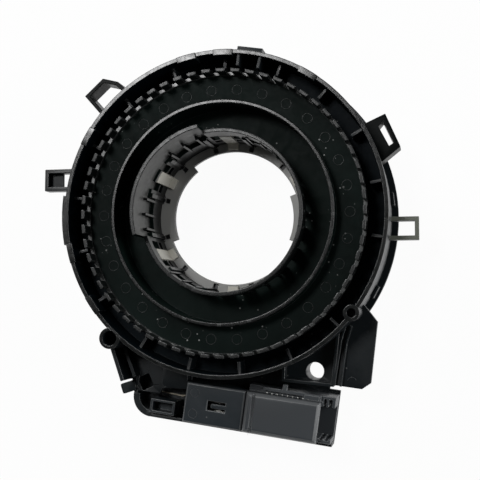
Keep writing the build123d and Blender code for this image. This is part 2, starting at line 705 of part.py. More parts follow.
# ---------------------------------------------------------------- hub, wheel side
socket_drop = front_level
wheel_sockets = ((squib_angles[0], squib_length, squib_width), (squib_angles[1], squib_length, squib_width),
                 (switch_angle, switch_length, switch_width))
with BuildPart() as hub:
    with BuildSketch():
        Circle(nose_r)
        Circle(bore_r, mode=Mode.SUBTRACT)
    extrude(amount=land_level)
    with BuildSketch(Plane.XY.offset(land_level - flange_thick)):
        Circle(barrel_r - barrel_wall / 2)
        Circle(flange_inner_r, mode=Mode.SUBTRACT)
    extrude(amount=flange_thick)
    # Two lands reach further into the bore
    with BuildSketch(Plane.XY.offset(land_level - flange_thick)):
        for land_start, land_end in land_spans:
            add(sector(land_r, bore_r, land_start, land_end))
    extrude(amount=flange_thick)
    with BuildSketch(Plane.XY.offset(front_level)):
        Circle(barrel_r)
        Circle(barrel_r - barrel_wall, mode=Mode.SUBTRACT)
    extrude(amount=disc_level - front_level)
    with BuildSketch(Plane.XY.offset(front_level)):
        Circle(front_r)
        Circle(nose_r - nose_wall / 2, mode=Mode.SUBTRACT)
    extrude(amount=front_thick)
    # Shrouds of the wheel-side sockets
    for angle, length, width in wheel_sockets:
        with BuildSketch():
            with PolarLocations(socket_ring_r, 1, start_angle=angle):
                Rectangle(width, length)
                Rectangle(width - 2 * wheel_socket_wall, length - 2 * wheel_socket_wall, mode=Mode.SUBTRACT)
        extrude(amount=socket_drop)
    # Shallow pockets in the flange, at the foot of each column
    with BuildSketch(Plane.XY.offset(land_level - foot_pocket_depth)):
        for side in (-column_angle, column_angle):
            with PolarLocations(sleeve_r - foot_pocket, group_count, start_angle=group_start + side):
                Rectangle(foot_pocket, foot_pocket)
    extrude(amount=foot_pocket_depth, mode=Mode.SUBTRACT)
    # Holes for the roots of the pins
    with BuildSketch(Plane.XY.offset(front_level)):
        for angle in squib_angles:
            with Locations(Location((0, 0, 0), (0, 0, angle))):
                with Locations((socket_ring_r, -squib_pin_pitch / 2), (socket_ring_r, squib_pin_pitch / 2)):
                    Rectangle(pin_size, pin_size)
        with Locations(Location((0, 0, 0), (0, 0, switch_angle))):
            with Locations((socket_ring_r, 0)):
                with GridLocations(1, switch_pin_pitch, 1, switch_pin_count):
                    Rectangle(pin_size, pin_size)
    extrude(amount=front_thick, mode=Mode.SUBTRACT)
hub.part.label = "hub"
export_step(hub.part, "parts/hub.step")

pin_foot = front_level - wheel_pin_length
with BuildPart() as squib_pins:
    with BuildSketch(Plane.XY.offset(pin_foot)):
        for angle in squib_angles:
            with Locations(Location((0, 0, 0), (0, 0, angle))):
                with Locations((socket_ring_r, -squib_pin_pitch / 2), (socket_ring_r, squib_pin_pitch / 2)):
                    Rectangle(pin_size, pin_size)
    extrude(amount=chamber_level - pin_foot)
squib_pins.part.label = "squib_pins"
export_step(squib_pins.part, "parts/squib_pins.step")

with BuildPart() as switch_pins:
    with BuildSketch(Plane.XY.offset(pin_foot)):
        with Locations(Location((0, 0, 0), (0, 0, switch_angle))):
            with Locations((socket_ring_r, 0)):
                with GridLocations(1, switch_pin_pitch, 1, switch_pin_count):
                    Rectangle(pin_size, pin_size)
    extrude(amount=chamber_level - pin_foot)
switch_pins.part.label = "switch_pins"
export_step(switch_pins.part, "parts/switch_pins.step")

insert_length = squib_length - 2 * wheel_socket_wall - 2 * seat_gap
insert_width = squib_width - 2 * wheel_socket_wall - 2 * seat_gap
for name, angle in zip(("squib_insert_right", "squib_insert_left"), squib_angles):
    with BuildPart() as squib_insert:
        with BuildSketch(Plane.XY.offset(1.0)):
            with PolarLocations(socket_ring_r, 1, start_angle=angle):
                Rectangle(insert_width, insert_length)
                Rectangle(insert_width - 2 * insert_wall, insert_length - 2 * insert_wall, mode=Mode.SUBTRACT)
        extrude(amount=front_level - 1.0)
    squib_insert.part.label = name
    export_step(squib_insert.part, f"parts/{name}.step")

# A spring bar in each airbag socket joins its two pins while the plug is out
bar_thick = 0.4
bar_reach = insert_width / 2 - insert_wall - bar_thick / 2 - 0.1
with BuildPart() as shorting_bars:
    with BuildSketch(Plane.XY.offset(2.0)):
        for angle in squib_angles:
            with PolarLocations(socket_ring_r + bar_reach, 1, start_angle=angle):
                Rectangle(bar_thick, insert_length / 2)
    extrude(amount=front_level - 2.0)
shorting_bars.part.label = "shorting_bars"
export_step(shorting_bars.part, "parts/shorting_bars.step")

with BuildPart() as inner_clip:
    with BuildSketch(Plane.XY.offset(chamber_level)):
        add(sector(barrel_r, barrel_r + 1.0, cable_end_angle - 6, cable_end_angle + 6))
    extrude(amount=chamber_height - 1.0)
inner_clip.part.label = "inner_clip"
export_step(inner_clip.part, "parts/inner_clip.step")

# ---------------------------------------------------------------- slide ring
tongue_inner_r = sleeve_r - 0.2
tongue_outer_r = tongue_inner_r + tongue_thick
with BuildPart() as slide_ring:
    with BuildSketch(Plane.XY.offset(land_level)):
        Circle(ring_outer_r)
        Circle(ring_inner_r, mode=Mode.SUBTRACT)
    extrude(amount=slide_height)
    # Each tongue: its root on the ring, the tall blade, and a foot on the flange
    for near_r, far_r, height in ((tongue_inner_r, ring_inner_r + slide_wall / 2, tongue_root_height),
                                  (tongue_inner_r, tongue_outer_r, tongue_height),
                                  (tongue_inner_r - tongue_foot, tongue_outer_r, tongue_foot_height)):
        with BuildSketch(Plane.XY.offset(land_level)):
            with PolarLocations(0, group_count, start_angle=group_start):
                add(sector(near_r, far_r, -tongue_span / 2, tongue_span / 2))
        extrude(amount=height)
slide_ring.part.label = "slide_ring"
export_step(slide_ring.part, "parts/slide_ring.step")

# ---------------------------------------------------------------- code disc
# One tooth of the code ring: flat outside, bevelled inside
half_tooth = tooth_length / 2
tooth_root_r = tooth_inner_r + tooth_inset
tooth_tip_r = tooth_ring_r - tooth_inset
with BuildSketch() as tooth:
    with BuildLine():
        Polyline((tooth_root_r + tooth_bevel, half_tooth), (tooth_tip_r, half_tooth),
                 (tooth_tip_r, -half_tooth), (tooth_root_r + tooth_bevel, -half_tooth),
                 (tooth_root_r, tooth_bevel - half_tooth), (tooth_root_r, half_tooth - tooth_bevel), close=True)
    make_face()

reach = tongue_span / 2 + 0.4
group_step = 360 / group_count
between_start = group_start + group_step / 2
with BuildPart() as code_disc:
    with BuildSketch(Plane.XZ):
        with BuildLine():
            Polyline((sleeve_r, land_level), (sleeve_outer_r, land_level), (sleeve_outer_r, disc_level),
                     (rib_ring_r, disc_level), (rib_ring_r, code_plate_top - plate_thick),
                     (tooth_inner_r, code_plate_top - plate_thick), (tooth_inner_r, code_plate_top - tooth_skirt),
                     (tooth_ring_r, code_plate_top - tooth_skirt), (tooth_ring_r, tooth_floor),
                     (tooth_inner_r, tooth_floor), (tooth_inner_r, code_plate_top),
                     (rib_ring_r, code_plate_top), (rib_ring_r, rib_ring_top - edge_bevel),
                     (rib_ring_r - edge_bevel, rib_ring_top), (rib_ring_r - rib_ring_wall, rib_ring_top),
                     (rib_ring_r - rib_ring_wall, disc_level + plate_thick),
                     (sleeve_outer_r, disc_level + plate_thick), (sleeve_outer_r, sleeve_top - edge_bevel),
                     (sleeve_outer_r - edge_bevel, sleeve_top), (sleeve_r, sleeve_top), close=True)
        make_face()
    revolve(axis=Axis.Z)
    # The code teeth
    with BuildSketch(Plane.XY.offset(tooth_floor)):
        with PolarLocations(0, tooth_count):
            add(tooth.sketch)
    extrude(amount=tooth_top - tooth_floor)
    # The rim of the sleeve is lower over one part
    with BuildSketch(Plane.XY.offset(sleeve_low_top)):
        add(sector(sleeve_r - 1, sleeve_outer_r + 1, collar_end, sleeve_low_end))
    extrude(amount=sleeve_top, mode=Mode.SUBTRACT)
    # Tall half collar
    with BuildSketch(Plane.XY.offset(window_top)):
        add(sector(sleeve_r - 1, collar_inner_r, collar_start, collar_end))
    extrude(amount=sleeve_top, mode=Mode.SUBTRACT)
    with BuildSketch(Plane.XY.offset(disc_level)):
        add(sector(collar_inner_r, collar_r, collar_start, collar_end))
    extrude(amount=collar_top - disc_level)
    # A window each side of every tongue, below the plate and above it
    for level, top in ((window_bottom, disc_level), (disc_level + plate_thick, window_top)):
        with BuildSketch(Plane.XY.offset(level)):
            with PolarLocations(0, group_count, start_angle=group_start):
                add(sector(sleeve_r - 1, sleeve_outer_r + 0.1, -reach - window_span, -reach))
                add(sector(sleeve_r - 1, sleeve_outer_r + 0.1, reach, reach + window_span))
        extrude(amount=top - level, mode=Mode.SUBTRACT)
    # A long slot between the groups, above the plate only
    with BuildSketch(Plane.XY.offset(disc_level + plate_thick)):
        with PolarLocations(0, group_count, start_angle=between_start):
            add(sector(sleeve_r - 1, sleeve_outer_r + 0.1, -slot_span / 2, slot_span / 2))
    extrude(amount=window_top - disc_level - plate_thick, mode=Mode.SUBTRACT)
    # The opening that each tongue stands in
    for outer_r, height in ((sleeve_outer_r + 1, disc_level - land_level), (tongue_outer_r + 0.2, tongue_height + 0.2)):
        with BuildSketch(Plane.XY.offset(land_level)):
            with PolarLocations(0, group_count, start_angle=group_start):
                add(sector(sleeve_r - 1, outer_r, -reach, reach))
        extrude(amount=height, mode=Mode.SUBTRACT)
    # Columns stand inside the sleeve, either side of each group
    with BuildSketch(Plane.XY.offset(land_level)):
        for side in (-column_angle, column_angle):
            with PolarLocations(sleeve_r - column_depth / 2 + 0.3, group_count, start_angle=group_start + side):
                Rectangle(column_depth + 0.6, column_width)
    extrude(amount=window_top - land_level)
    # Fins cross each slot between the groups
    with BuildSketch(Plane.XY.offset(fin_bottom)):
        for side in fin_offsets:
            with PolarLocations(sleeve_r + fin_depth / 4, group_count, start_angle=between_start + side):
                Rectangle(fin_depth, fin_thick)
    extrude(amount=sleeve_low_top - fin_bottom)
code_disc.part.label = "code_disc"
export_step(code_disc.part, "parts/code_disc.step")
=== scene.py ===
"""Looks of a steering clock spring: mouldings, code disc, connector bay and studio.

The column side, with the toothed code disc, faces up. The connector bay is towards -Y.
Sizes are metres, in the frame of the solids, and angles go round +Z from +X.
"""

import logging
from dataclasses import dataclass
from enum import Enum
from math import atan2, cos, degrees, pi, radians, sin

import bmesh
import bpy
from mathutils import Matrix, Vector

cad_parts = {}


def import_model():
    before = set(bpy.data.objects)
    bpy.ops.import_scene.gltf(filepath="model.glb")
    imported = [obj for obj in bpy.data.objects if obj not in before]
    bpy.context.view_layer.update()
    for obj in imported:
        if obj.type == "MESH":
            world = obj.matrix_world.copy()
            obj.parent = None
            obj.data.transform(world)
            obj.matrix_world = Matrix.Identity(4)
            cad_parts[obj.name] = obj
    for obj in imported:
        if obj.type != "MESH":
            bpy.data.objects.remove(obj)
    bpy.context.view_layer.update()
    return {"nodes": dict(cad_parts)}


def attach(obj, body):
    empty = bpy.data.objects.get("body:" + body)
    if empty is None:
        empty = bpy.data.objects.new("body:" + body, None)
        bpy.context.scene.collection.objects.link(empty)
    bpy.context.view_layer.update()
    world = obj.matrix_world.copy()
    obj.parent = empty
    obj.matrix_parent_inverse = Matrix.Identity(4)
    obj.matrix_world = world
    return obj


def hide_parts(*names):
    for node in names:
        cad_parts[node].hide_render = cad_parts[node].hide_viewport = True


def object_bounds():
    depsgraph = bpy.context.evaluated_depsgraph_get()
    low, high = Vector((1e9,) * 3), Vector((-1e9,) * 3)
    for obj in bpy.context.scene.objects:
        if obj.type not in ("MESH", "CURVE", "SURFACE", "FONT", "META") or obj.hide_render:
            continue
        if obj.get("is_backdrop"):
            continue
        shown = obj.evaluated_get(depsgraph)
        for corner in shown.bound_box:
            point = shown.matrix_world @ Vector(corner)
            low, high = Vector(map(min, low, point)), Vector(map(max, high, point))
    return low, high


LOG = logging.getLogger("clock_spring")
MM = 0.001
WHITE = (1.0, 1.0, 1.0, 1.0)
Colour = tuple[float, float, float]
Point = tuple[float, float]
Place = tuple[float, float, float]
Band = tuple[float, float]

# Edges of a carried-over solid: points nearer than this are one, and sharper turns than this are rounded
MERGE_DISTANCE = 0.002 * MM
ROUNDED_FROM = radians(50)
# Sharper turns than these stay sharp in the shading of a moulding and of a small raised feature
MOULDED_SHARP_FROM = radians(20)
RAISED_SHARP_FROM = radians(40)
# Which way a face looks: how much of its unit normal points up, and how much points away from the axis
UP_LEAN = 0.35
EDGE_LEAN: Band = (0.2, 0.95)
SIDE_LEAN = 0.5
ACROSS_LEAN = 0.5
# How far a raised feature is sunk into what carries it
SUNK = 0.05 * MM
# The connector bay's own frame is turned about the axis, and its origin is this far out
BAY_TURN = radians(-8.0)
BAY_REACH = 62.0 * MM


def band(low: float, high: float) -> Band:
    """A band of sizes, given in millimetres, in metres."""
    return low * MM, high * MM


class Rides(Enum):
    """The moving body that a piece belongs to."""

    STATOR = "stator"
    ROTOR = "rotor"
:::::
▸ **Requirements**
The lines to quote run from the one containing "extrude(amount=window_top - land_level)" to the one containing "for node in". Quote them exactly, with both of those lines, and nothing else.

▸ **Exercise solution**
    extrude(amount=window_top - land_level)
    # Fins cross each slot between the groups
    with BuildSketch(Plane.XY.offset(fin_bottom)):
        for side in fin_offsets:
            with PolarLocations(sleeve_r + fin_depth / 4, group_count, start_angle=between_start + side):
                Rectangle(fin_depth, fin_thick)
    extrude(amount=sleeve_low_top - fin_bottom)
code_disc.part.label = "code_disc"
export_step(code_disc.part, "parts/code_disc.step")
=== scene.py ===
"""Looks of a steering clock spring: mouldings, code disc, connector bay and studio.

The column side, with the toothed code disc, faces up. The connector bay is towards -Y.
Sizes are metres, in the frame of the solids, and angles go round +Z from +X.
"""

import logging
from dataclasses import dataclass
from enum import Enum
from math import atan2, cos, degrees, pi, radians, sin

import bmesh
import bpy
from mathutils import Matrix, Vector

cad_parts = {}


def import_model():
    before = set(bpy.data.objects)
    bpy.ops.import_scene.gltf(filepath="model.glb")
    imported = [obj for obj in bpy.data.objects if obj not in before]
    bpy.context.view_layer.update()
    for obj in imported:
        if obj.type == "MESH":
            world = obj.matrix_world.copy()
            obj.parent = None
            obj.data.transform(world)
            obj.matrix_world = Matrix.Identity(4)
            cad_parts[obj.name] = obj
    for obj in imported:
        if obj.type != "MESH":
            bpy.data.objects.remove(obj)
    bpy.context.view_layer.update()
    return {"nodes": dict(cad_parts)}


def attach(obj, body):
    empty = bpy.data.objects.get("body:" + body)
    if empty is None:
        empty = bpy.data.objects.new("body:" + body, None)
        bpy.context.scene.collection.objects.link(empty)
    bpy.context.view_layer.update()
    world = obj.matrix_world.copy()
    obj.parent = empty
    obj.matrix_parent_inverse = Matrix.Identity(4)
    obj.matrix_world = world
    return obj


def hide_parts(*names):
    for node in names:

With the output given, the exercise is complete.